5 Fundamentals For Getting Into Running
“Everyone is coming from different running backgrounds, everyone wants something different out of their run.”
Catherine Clohesy, leader of The Run Club Adelaide shares her insight on how to get into running – regardless of whether you’re a new runner or returning to the sport after injury, life commitments or a workout slump.
From running for fun and fitness to taking your first steps towards working your way up to running longer distances, you can apply these 5 practical tips to kick-off your motivation and stay on track of your running goals.
Catch Catherine's running tips and our summary below.
1. Take out everything that makes it scary/overwhelming
Getting into running can be intimidating. Like a new hobby, it can be frustrating if you don't get it 'right' the first time. You may even compare yourself to road warriors that are up and running by 5am and think, I could never do that.

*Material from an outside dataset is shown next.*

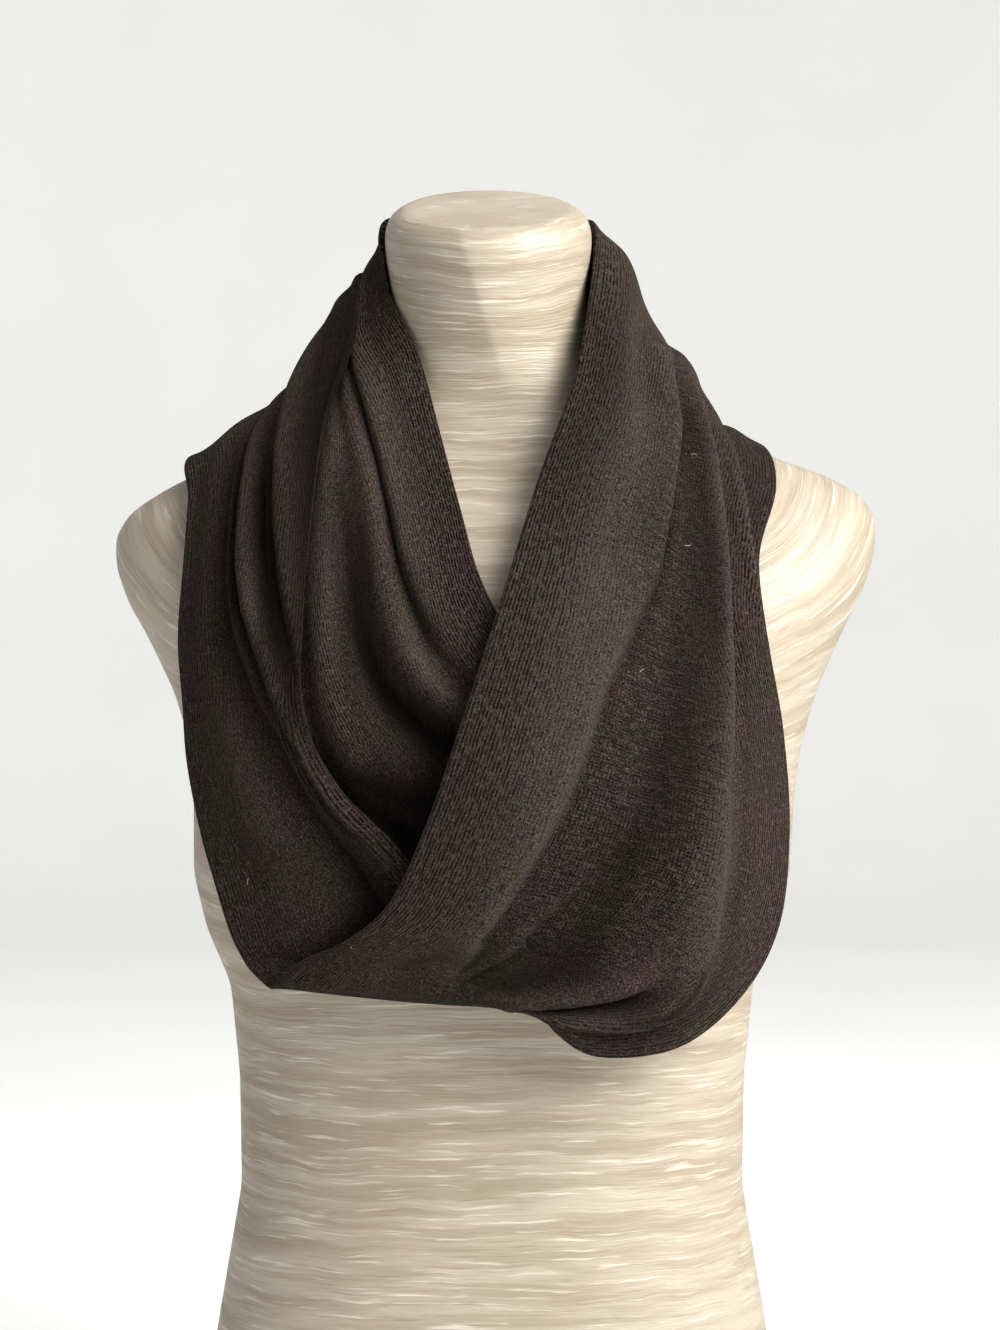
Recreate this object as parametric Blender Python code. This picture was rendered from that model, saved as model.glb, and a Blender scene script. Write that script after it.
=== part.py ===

The secret is that you don’t have to. It is never a matter of being a runner or not. You don’t have to follow an inflexible, militant routine. It's about approaching running in a way that fits you and your lifestyle.
Trial ways to make running work for you. Break down any barriers holding you back and celebrate every run. Day or night, road or trail running - running shouldn’t feel forced or overwhelming, it should empower and rejuvenate you.
2. Grab a run buddy
Social running can spark your enthusiasm for putting foot to pavement, keeping you connected and less likely to skip a running session on those days when you’re simply not feeling it.
A running buddy can motivate you to push for more pace and distance, and provide on-the-run companionship to give you that extra nudge to lace up. Remember to run safe by practicing social distancing or by connecting with fellow runners via an online fitness community.
3. Just get out there, don’t overthink it
As a runner, you may put unnecessary pressure on yourself to meet specific performance goals and this can be daunting at any experience level or ability. Although setting goals can keep you motivated and on track, pressure can set you back and cause hesitation in lacing up.
Particularly if you’re a new runner, take it at your own pace and remember running is fun.
Don’t overthink it. Don’t overcomplicate it. Just run.
4. Don’t look at your watch or phone
Disconnecting with your devices for a distraction-free run gives you breathing space to soak in the feel-good vibes of the outdoors. Running can act as your personal ‘bubble’ away from life stresses, to reconnect with yourself and with nature.
You don’t have to track your running stats every time you put foot to pavement. An easy ‘fun’ run can be just as rewarding in its meditative benefits, giving you a dedicated period to think or unwind without racing the clock.
5. Build up slowly over time, listen to your body
Don’t get knotted up about not running as far or as fast as you’d like. As with any training, it’s important to build up frequency, duration and intensity gradually to allow your body to adapt without injury.
Listen to your body and take walking breaks to breathe easier on your runs. As your body adapts, you’ll find your performance naturally improving without pressure and gain confidence in your running ability.